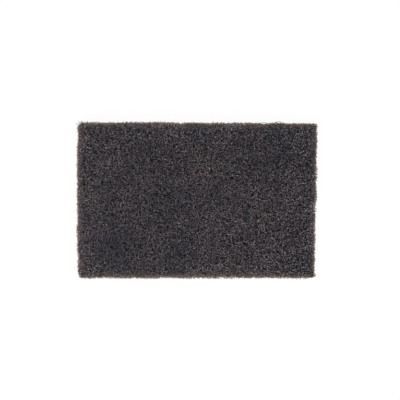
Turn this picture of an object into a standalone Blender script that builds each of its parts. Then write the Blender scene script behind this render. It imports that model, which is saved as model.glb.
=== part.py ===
"""Griddle scouring pad: one block of stiff, open non-woven web, cut from a sheet a little out of square.

The block lies flat on the plane Z = 0, long side along X. Each face is a net of long curled strands whose
crests were rolled level while the web cured. Between the strands the web opens into pits, and a wide gap
is deeper than a narrow one. The four cut sides are ragged, with the layers of the web running around them.
Run it with: blender --background --python part.py
"""

import math
import random

import bmesh
import bpy
from mathutils import Vector, geometry, noise

MM = 0.001

# Outline, seen from above. The rear edge is at +Y.
LENGTH = 152.0 * MM
WIDTH = 99.0 * MM
THICKNESS = 9.5 * MM
RIGHT_EDGE_LEAN = 1.8 * MM  # the right edge runs in by this much from the rear corner to the front one
REAR_EDGE_LEAN = 0.9 * MM  # the rear edge drops by this much from the left corner to the right one
LEFT_EDGE_BOW = 0.6 * MM  # how far the middle of the left edge stands out
LEFT_CORNER_RADIUS = 2.1 * MM
RIGHT_CORNER_RADIUS = 1.0 * MM

# Cut sides
RIM_STEP = 2.5 * MM  # between neighbouring points along a cut edge
RIM_ROWS = 5  # levels of points up a cut side, with both of its edges
RAG = 0.4 * MM  # how far the cut wanders in and out
RAG_LENGTH = 2.2 * MM  # length of one tuft along the cut
LAYER_HEIGHT = 1.3 * MM  # height of one layer of web on a cut side
EDGE_DROP = 0.35 * MM  # how far a cut edge lies below the crests

# Strands that show on each face
STRANDS = 102
STARTS_TRIED = 12  # a strand starts at the barest of this many places
STRAND_LENGTH = 34.0 * MM
STRAND_STEP = 2.3 * MM  # between neighbouring points of a strand
TIGHTEST_CURL = 5.0 * MM  # radius
CURL_CHANGE = 0.45  # how fast a strand's curl wanders, as a share of the tightest, per step
STRAND_DIP = 0.3 * MM  # how far a strand dips where it passes under others
DIP_LENGTH = 9.0 * MM
MERGE = 1.5 * MM  # strands that come closer than this share a point
BARE = 7.0 * MM  # a place this far from any strand counts as wholly bare
LEVEL_TUFT = 1.3 * MM  # radius of the level tuft in the middle of each face

# Pits between the strands
NARROWEST_PIT = 1.35 * MM  # radius of the smallest gap that opens into a pit
PIT_SLOPE = 1.4  # greatest depth of a pit, as a share of its gap's radius
DEEPEST_PIT = 2.6 * MM
SHALLOWEST = 0.5  # a deeper strand may cross a pit and leave only this share of its depth

WEB_COLOUR = (0.045, 0.040, 0.045, 1.0)
WEB_ROUGHNESS = 0.85
SEED = 46


def clear_scene():
    for thing in list(bpy.data.objects):
        bpy.data.objects.remove(thing)


def web_material():
    """Dark nylon strands coated with resin and abrasive grain."""
    material = bpy.data.materials.new("abrasive_web")
    material.use_nodes = True
    shader = material.node_tree.nodes["Principled BSDF"]
    shader.inputs["Base Color"].default_value = WEB_COLOUR
    shader.inputs["Roughness"].default_value = WEB_ROUGHNESS
    shader.inputs["Metallic"].default_value = 0.0
    return material


def corners():
    """The block's four corners from above with their radii, anticlockwise from the front left one."""
    half_length, half_width = LENGTH / 2, WIDTH / 2
    return [
        (Vector((-half_length, -half_width)), LEFT_CORNER_RADIUS),
        (Vector((half_length - RIGHT_EDGE_LEAN / 2, -half_width)), RIGHT_CORNER_RADIUS),
        (Vector((half_length + RIGHT_EDGE_LEAN / 2, half_width - REAR_EDGE_LEAN / 2)), RIGHT_CORNER_RADIUS),
        (Vector((-half_length, half_width + REAR_EDGE_LEAN / 2)), LEFT_CORNER_RADIUS),
    ]


def outward(direction):
    """The side's outward normal, for a side that runs anticlockwise along this direction."""
    return Vector((direction.y, -direction.x)).normalized()


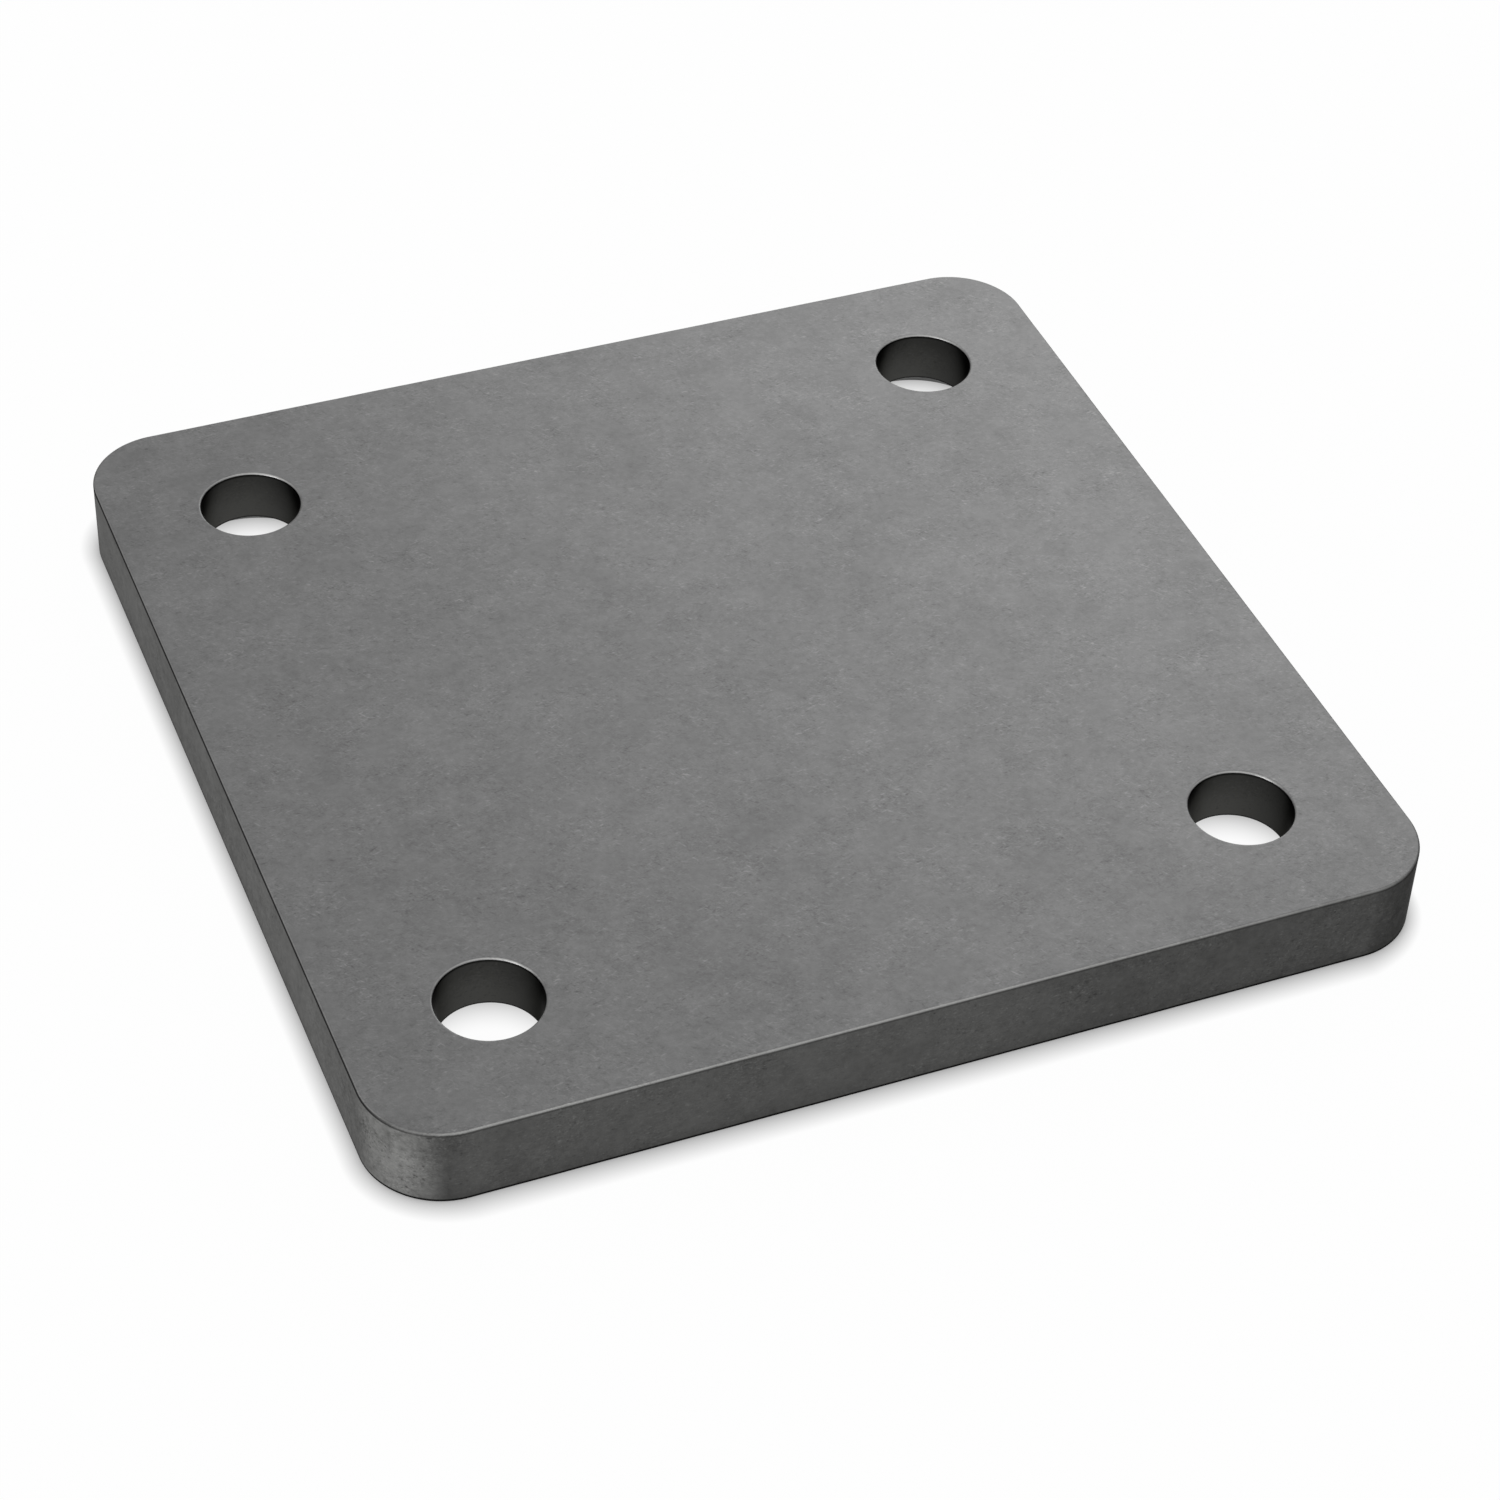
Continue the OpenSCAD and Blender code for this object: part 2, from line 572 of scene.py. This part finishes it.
###
Required task>
Look through the entries above and report each line where the string "into" occurs.

Answer for this exercise>
Turn this picture of an object into a standalone Blender script that builds each of its parts. Then write the Blender scene script behind this render. It imports that model, which is saved as model.glb.
crests were rolled level while the web cured. Between the strands the web opens into pits, and a wide gap
NARROWEST_PIT = 1.35 * MM  # radius of the smallest gap that opens into a pit